The 4th of July is one of our most important, and biggest, parties. Our annual celebration of freedom is an opportunity to eat massive amounts of barbecue, share laughter and a few drinks, and light up every whizzing, banging, exploding firework we can find. But as fun as these expressions are for all of us, they’re terrifying for dogs. So, whether you plan to celebrate the 4th with a few friends and a box of your own fireworks, or attend a professional fireworks celebration, here are a few tips to keep your four-legged family member safe and happy.
If you’re heading out of town, remember to “pause” your Joy subscription.
We want to ensure that you always have fresh servings of Joy in your fridge. And hopefully none sitting on your porch while you’re away. Let us know by June 30th, and we’ll pause shipment for the week that you’re away.
On the 4th, make sure you keep your pets inside.
Fireworks and loud noises are scary for animals. Even if they are used to being outside, the sound and smell of fireworks can cause them to bolt from their yard. According to various sources, more dogs go missing on the 4th than any other time of year. So give them a safe, secure, and familiar place to hang out until the party is over and they’ve calmed down to their normal self.
Give them something familiar to play with during any fireworks display.
When scary sounds and smells are around, having any soothing toys, blankets, or favorite places to hunker down can provides critical reassurance and comfort. Maybe your dog loves a kong toy filled with peanut butter. Now’s the perfect time to spoil them with it. It will last for hours, and help them associate positive experiences with the strange sounds.
Keep alcohol away from pets.
Do we really need to remind you that alcohol is poison for your pet? Outdoor parties, free-flowing cups of punch, beer, and wine are a hazard. Take some extra precautions to ensure they don’t have the opportunity to graze through everyone else’s solo cup.
They might love barbecue, but it doesn’t love them.
Who doesn’t love a spicy bbq brisket sandwich? That rich, sweet and hot combination makes seared meat synonymous with summer celebrations, and makes our mouths water along the way.

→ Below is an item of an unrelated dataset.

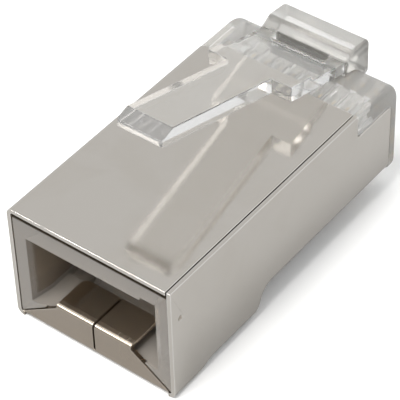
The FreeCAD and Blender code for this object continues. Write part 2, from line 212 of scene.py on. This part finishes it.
def makeSheetMaterial(look):
    material, tree, shader = newMaterial("nickelSheet", {"Metallic": 1.0, "IOR": look["index"]})
    place = addNode(tree, "ShaderNodeTexCoord")
    spots = useGroup(tree, handling, {"Size": look["spotSize"], "Amount": 1.0})
    lines = useGroup(tree, scratches, {
        "Along": look["scratchAlong"], "Across": look["scratchAcross"], "Width": look["scratchWidth"]})
    rim = useGroup(tree, edges, {"Radius": look["edgeRadius"], "Gain": look["edgeGain"]})
    flap = useGroup(tree, region, {"Middle": look["flapMiddle"], "Half": look["flapHalf"], "Fade": look["fade"]})
    dimple = useGroup(tree, region, {
        "Middle": look["dimpleMiddle"], "Half": look["dimpleHalf"], "Fade": look["dimpleFade"]})
    inside = useGroup(tree, region, {
        "Middle": look["insideMiddle"], "Half": look["insideHalf"], "Fade": look["insideFade"]})
    shaded = addNode(tree, "ShaderNodeMix", data_type="RGBA", blend_type="MULTIPLY")
    shaded.inputs["B"].default_value = look["inside"]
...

It also makes your dog’s mouth water to the point where they are likely to eat every bit of it they can find. But the sugar, salt, and added ingredients can wreak havoc on their systems. Not to mention bones that can cause real damage.
Make sure your pet is properly identified.
The worst-case scenario, your pet freaks out, gets out, and makes a break for it. If it comes to this, they probably don’t know where they are going. So make sure they have a collar and all your current information clearly available on a tag or placard. You want to make it as easy as possible for people to find you if they come across your scared dog.
Beware of insect repellant and sunscreen.
Both of these products are available in pet-specific versions. If you can’t use the kind that are made for your dog, you’re probably better off not using anything.
Take your dog on a camping trip.
While not everyone can make this happen, the best way to avoid the many pitfalls of 4th of July is to get outta Dodge. If backpacking is your thing, chances are it is already your dog’s thing too. Replace the loud, crowded, alcohol and bbq filled party with a star-filled display of our country’s greatest asset, it’s wide-open spaces. It’s a chance to reflect on your freedom, and your relationship with your dog.
Keep it cool.
It’s the hottest month of the year, and the sun stays up deep into the evening. And dogs can be particularly affected by heat and heat stroke. Make sure they have plenty of cool water and shade. Don’t over-exercise them during the day if possible, and look out for warning signs of heat stroke, like excessive panting and drooling, or muscle tremors.
Keep emergency numbers handy.
Fortunately, smart phones enable us to find emergency help more easily than we used to. But if you suspect your dog has ingested something toxic or overindulged in unhealthy food, contact your vet immediately, or try the 24-hour Animal Poison Control Center at (888) 426-4435.
All of these tips point to an obvious conclusion; that your dog doesn’t love the 4th of July nearly as much as you do. But with some basic preparations and forethought, you can relax and enjoy YOUR 4th, knowing your dog is safe, secure, and as happy as possible.